======== DATA SHOWN
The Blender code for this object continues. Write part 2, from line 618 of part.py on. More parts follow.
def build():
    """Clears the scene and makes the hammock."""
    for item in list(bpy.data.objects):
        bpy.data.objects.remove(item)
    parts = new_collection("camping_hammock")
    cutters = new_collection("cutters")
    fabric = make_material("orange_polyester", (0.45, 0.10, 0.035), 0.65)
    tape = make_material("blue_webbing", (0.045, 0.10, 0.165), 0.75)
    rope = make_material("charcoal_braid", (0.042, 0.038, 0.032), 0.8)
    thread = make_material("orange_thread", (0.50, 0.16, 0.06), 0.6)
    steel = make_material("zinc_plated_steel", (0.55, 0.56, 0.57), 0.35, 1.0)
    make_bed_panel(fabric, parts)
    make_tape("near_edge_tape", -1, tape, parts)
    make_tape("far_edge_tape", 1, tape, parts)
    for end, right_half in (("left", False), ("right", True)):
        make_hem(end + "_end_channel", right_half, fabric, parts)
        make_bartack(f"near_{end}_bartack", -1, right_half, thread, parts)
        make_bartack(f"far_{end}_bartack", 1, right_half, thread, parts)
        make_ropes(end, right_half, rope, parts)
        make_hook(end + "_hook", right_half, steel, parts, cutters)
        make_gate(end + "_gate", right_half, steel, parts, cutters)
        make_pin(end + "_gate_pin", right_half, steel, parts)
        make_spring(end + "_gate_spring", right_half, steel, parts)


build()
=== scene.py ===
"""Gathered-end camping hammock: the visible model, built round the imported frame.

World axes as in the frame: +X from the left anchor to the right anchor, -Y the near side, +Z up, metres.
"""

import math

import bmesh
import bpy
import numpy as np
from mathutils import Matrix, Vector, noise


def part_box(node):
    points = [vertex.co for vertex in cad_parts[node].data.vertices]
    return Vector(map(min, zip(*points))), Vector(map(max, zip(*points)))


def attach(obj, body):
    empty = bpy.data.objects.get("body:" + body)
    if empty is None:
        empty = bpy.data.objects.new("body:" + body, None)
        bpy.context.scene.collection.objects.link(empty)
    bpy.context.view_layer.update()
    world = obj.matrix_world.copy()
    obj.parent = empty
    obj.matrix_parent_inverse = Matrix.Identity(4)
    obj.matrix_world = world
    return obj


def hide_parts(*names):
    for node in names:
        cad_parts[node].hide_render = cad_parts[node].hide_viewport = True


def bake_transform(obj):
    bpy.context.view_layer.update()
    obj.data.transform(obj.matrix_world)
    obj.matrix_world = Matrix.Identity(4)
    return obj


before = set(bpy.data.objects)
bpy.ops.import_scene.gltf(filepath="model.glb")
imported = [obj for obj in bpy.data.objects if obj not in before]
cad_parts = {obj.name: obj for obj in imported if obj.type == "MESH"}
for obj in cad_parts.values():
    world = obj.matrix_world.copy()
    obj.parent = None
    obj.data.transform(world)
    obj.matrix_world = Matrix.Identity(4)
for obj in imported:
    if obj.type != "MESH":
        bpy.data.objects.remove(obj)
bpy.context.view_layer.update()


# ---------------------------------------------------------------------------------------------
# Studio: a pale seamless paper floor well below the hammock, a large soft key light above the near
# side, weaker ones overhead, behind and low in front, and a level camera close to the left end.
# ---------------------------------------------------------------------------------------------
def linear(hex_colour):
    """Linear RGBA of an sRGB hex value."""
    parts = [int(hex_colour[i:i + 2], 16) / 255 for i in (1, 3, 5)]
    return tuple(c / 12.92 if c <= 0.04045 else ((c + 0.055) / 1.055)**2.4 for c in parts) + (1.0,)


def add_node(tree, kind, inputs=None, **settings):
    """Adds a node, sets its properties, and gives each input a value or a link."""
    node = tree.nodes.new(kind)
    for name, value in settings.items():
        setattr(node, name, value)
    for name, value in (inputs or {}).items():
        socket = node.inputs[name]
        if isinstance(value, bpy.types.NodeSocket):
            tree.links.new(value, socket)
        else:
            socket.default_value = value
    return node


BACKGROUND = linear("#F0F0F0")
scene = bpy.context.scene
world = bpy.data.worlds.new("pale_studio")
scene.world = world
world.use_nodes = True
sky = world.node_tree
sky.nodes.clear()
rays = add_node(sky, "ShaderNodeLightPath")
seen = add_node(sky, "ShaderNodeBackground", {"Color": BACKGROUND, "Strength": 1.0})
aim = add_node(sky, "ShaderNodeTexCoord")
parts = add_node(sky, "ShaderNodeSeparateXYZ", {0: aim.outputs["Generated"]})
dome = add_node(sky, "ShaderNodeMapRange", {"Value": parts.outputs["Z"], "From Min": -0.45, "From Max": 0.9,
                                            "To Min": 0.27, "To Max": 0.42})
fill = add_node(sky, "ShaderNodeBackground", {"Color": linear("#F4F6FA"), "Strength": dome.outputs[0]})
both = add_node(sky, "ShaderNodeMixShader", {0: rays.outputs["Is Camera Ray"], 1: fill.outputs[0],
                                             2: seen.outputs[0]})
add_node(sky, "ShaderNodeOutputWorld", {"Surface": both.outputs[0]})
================
======== DATA SHOWN
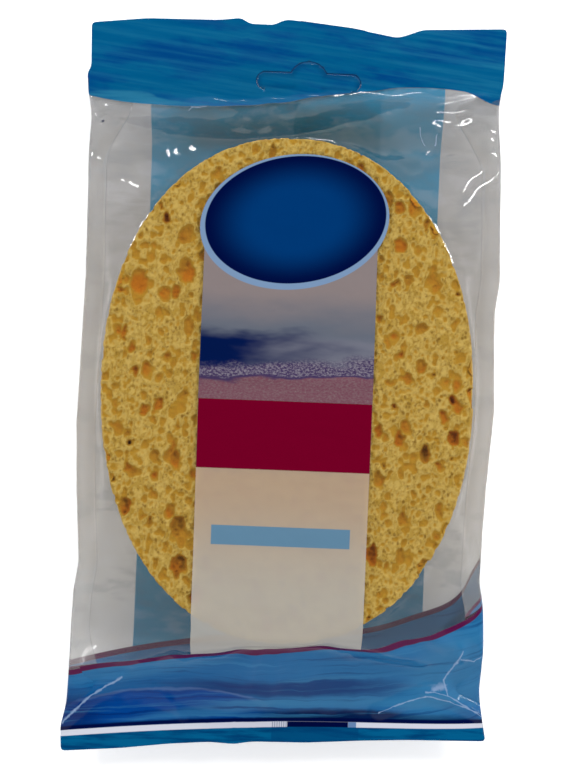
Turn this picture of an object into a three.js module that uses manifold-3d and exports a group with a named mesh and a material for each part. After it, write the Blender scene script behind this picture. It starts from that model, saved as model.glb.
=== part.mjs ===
================
======== DATA SHOWN
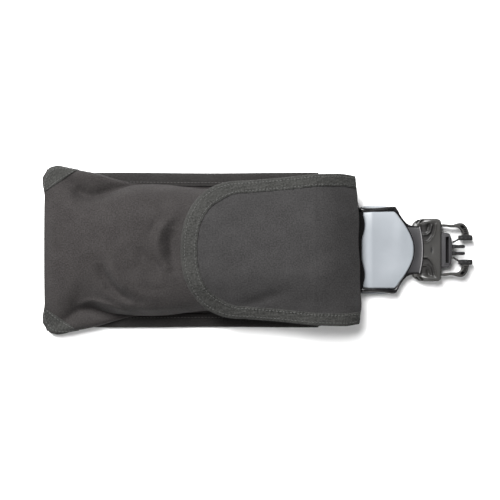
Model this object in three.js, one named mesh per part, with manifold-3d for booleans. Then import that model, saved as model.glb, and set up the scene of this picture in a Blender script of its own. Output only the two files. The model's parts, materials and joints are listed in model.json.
================
● **INSTRUCTIONS TO FOLLOW**
Check each line of the records for the word "return", and show the lines that contain it.

● **WRITTEN SOLUTION**
    return Vector(map(min, zip(*points))), Vector(map(max, zip(*points)))
    return obj
    return obj
    return tuple(c / 12.92 if c <= 0.04045 else ((c + 0.055) / 1.055)**2.4 for c in parts) + (1.0,)
    return node